-- START OF EXTRACTED INFORMATION --
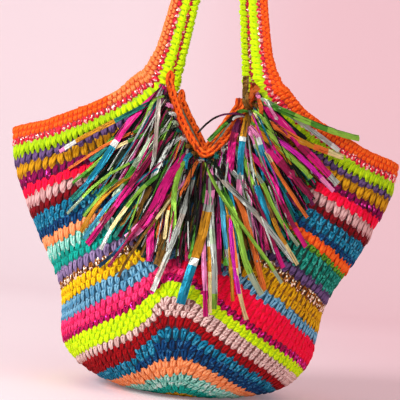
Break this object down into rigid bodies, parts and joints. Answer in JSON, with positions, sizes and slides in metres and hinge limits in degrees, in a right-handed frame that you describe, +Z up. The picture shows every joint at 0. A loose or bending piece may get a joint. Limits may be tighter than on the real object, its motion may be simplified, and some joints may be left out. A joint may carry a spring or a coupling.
{
  "type": "handbag",
  "caption": "Crocheted tote bag in stripes that rise to a point at the front, with long handles, a V-shaped neck and a fringe of foil strips.",
  "frame": {"origin": "middle of the flat base, on the surface that the bag stands on", "axes": "+Z up, +X to the right as the front is seen, the front with its fringe faces -Y"},
  "size_m": [0.4108, 0.2516, 0.5526],
  "materials": {
    "striped_crochet": "crocheted acrylic yarn in stripes, matt",
    "rim_crochet": "crocheted acrylic yarn in neon yellow, red glitter and orange, matt",
    "orange_crochet": "chain of orange acrylic yarn, matt",
    "lining_cloth": "plain woven cotton, matt",
    "foil_strips": "metallised film strips in many colours, glossy"
  },
  "bodies": {
    "root": {"body": "striped_crochet", "rim_and_handles": "rim_crochet", "front_neck_trim": "orange_crochet", "back_neck_trim": "orange_crochet", "lining": "lining_cloth", "fringe_tuft_01": "foil_strips", "fringe_tuft_02": "foil_strips", "fringe_tuft_03": "foil_strips", "fringe_tuft_04": "foil_strips", "fringe_tuft_05": "foil_strips", "fringe_tuft_06": "foil_strips", "fringe_tuft_07": "foil_strips", "fringe_tuft_08": "foil_strips", "fringe_tuft_09": "foil_strips", "fringe_tuft_10": "foil_strips", "fringe_tuft_11": "foil_strips", "fringe_tuft_12": "foil_strips", "fringe_tuft_13": "foil_strips", "fringe_tuft_14": "foil_strips", "fringe_tuft_15": "foil_strips", "fringe_tuft_16": "foil_strips", "fringe_tuft_17": "foil_strips", "fringe_tuft_18": "foil_strips", "fringe_tuft_19": "foil_strips", "fringe_tuft_20": "foil_strips"}
  },
  "joints": []
}
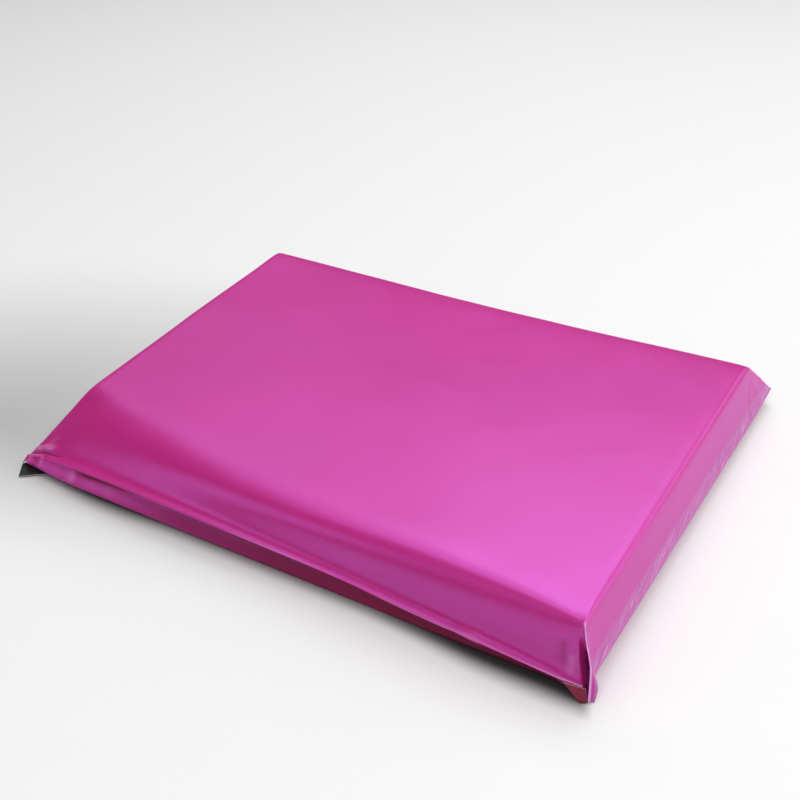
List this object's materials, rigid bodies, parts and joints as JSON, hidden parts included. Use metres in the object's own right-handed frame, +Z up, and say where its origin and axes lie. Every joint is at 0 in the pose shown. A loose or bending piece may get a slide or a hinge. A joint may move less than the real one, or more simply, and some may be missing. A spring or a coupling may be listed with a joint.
{
  "type": "poly mailer bag",
  "caption": "Sealed plastic mailing bag, filled and lying face up, with welded side fins, corner ears and a flap folded underneath.",
  "frame": {"origin": "centre of the bounding box, at the flat underside that rests on the floor", "axes": "+X along the long side towards the right welded side, +Y away from the flap's fold towards the bag's bottom fold, +Z up"},
  "size_m": [0.4036, 0.3328, 0.0436],
  "materials": {
    "film": "pink co-extruded polythene film with a soft sheen, black on its inner side"
  },
  "bodies": {
    "root": {"mailer_bag": "film"}
  },
  "joints": []
}
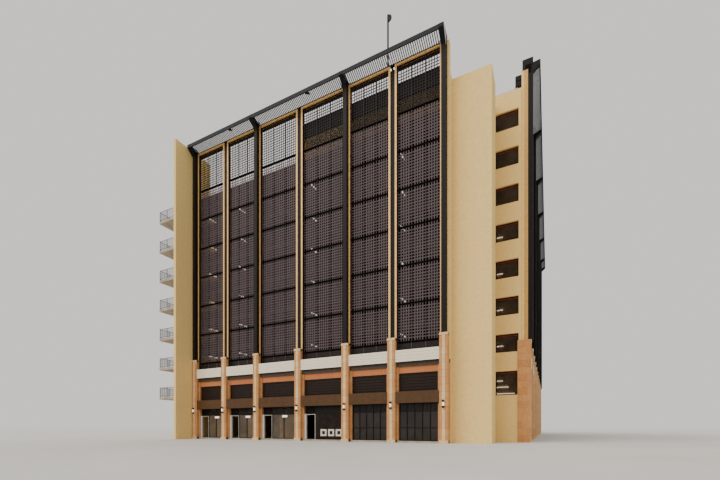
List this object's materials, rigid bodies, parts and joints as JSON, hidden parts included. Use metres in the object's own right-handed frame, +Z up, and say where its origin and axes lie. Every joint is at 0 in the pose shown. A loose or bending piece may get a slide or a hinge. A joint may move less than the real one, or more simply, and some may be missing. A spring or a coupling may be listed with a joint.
{
  "type": "multi storey car park, half scale model",
  "caption": "Multi storey car park with screened parking decks in gold frames, stone street storey, stepped rendered core and a raking roof edge canopy.",
  "frame": {"origin": "on the ground, under the middle pilaster of the street front, on its street face", "axes": "+X along the street front to the right, +Y from the street into the building, +Z up"},
  "size_m": [19.465, 28.388, 18.86],
  "materials": {
    "render": "cream mineral render, wood float finish",
    "concrete": "fair faced concrete, pale grey",
    "stone": "warm sandstone cladding, honed",
    "lintel_stone": "orange sandstone, honed",
    "gold": "gold powder coated metal, satin",
    "dark_metal": "dark bronze powder coat, satin",
    "screen": "brown grey powder coat, satin",
    "band": "pale ribbed sheet metal",
    "fascia": "brown sheet metal, satin",
    "glazing": "dark reflective glass in dark frames",
    "white_frame": "white painted metal",
    "canopy": "grey louvred metal sheet",
    "galvanised": "galvanised steel",
    "lamp": "opal lamp diffuser"
  },
  "bodies": {
    "root": {"ground_slab": "concrete", "mezzanine_deck": "concrete", "first_deck": "concrete", "upper_decks": "concrete", "roof_deck": "concrete", "inner_columns": "concrete", "street_upstands": "concrete", "back_upstands": "concrete", "core_stepped_wall": "render", "core_edge_pier": "render", "core_window_wall": "render", "core_windows": "glazing", "core_handrail": "galvanised", "left_flank_wall": "render", "left_flank_windows": "glazing", "front_fin": "render", "balcony_slabs": "concrete", "balcony_rails": "galvanised", "front_pilasters": "stone", "right_pilasters": "stone", "back_pilasters": "stone", "stone_jambs": "stone", "front_posts": "dark_metal", "right_posts": "dark_metal", "back_posts": "dark_metal", "dark_columns": "dark_metal", "canopies": "canopy", "parapet_bands": "band", "stone_lintels": "lintel_stone", "frame_uprights": "gold", "frame_heads": "gold", "screen_mullions": "screen", "screen_rails": "screen", "shop_glazing": "glazing", "shop_doorways": "white_frame", "fascia_boxes": "fascia", "louvres": "dark_metal", "side_glazing": "glazing", "roof_block_walls": "render", "roof_block_roof": "concrete", "roof_block_fascia": "dark_metal", "roof_box": "dark_metal", "lanterns": "lamp", "lamp_battens": "lamp", "roof_mast": "galvanised"}
  },
  "joints": []
}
-- END OF EXTRACTED INFORMATION --
■ BRIEF
All of the records must be repeated exactly.

■ THE OUTPUT
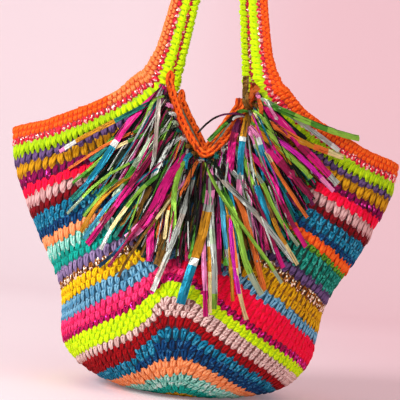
Break this object down into rigid bodies, parts and joints. Answer in JSON, with positions, sizes and slides in metres and hinge limits in degrees, in a right-handed frame that you describe, +Z up. The picture shows every joint at 0. A loose or bending piece may get a joint. Limits may be tighter than on the real object, its motion may be simplified, and some joints may be left out. A joint may carry a spring or a coupling.
{
  "type": "handbag",
  "caption": "Crocheted tote bag in stripes that rise to a point at the front, with long handles, a V-shaped neck and a fringe of foil strips.",
  "frame": {"origin": "middle of the flat base, on the surface that the bag stands on", "axes": "+Z up, +X to the right as the front is seen, the front with its fringe faces -Y"},
  "size_m": [0.4108, 0.2516, 0.5526],
  "materials": {
    "striped_crochet": "crocheted acrylic yarn in stripes, matt",
    "rim_crochet": "crocheted acrylic yarn in neon yellow, red glitter and orange, matt",
    "orange_crochet": "chain of orange acrylic yarn, matt",
    "lining_cloth": "plain woven cotton, matt",
    "foil_strips": "metallised film strips in many colours, glossy"
  },
  "bodies": {
    "root": {"body": "striped_crochet", "rim_and_handles": "rim_crochet", "front_neck_trim": "orange_crochet", "back_neck_trim": "orange_crochet", "lining": "lining_cloth", "fringe_tuft_01": "foil_strips", "fringe_tuft_02": "foil_strips", "fringe_tuft_03": "foil_strips", "fringe_tuft_04": "foil_strips", "fringe_tuft_05": "foil_strips", "fringe_tuft_06": "foil_strips", "fringe_tuft_07": "foil_strips", "fringe_tuft_08": "foil_strips", "fringe_tuft_09": "foil_strips", "fringe_tuft_10": "foil_strips", "fringe_tuft_11": "foil_strips", "fringe_tuft_12": "foil_strips", "fringe_tuft_13": "foil_strips", "fringe_tuft_14": "foil_strips", "fringe_tuft_15": "foil_strips", "fringe_tuft_16": "foil_strips", "fringe_tuft_17": "foil_strips", "fringe_tuft_18": "foil_strips", "fringe_tuft_19": "foil_strips", "fringe_tuft_20": "foil_strips"}
  },
  "joints": []
}
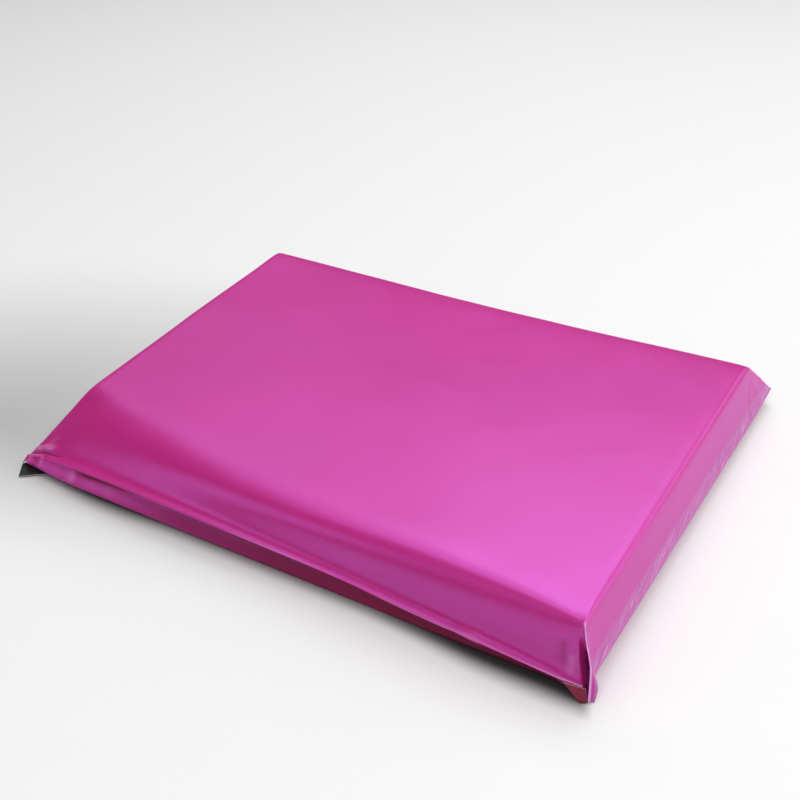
List this object's materials, rigid bodies, parts and joints as JSON, hidden parts included. Use metres in the object's own right-handed frame, +Z up, and say where its origin and axes lie. Every joint is at 0 in the pose shown. A loose or bending piece may get a slide or a hinge. A joint may move less than the real one, or more simply, and some may be missing. A spring or a coupling may be listed with a joint.
{
  "type": "poly mailer bag",
  "caption": "Sealed plastic mailing bag, filled and lying face up, with welded side fins, corner ears and a flap folded underneath.",
  "frame": {"origin": "centre of the bounding box, at the flat underside that rests on the floor", "axes": "+X along the long side towards the right welded side, +Y away from the flap's fold towards the bag's bottom fold, +Z up"},
  "size_m": [0.4036, 0.3328, 0.0436],
  "materials": {
    "film": "pink co-extruded polythene film with a soft sheen, black on its inner side"
  },
  "bodies": {
    "root": {"mailer_bag": "film"}
  },
  "joints": []
}
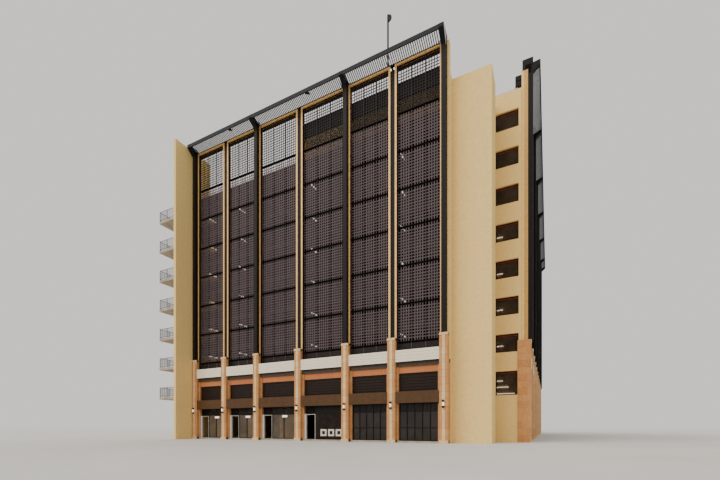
List this object's materials, rigid bodies, parts and joints as JSON, hidden parts included. Use metres in the object's own right-handed frame, +Z up, and say where its origin and axes lie. Every joint is at 0 in the pose shown. A loose or bending piece may get a slide or a hinge. A joint may move less than the real one, or more simply, and some may be missing. A spring or a coupling may be listed with a joint.
{
  "type": "multi storey car park, half scale model",
  "caption": "Multi storey car park with screened parking decks in gold frames, stone street storey, stepped rendered core and a raking roof edge canopy.",
  "frame": {"origin": "on the ground, under the middle pilaster of the street front, on its street face", "axes": "+X along the street front to the right, +Y from the street into the building, +Z up"},
  "size_m": [19.465, 28.388, 18.86],
  "materials": {
    "render": "cream mineral render, wood float finish",
    "concrete": "fair faced concrete, pale grey",
    "stone": "warm sandstone cladding, honed",
    "lintel_stone": "orange sandstone, honed",
    "gold": "gold powder coated metal, satin",
    "dark_metal": "dark bronze powder coat, satin",
    "screen": "brown grey powder coat, satin",
    "band": "pale ribbed sheet metal",
    "fascia": "brown sheet metal, satin",
    "glazing": "dark reflective glass in dark frames",
    "white_frame": "white painted metal",
    "canopy": "grey louvred metal sheet",
    "galvanised": "galvanised steel",
    "lamp": "opal lamp diffuser"
  },
  "bodies": {
    "root": {"ground_slab": "concrete", "mezzanine_deck": "concrete", "first_deck": "concrete", "upper_decks": "concrete", "roof_deck": "concrete", "inner_columns": "concrete", "street_upstands": "concrete", "back_upstands": "concrete", "core_stepped_wall": "render", "core_edge_pier": "render", "core_window_wall": "render", "core_windows": "glazing", "core_handrail": "galvanised", "left_flank_wall": "render", "left_flank_windows": "glazing", "front_fin": "render", "balcony_slabs": "concrete", "balcony_rails": "galvanised", "front_pilasters": "stone", "right_pilasters": "stone", "back_pilasters": "stone", "stone_jambs": "stone", "front_posts": "dark_metal", "right_posts": "dark_metal", "back_posts": "dark_metal", "dark_columns": "dark_metal", "canopies": "canopy", "parapet_bands": "band", "stone_lintels": "lintel_stone", "frame_uprights": "gold", "frame_heads": "gold", "screen_mullions": "screen", "screen_rails": "screen", "shop_glazing": "glazing", "shop_doorways": "white_frame", "fascia_boxes": "fascia", "louvres": "dark_metal", "side_glazing": "glazing", "roof_block_walls": "render", "roof_block_roof": "concrete", "roof_block_fascia": "dark_metal", "roof_box": "dark_metal", "lanterns": "lamp", "lamp_battens": "lamp", "roof_mast": "galvanised"}
  },
  "joints": []
}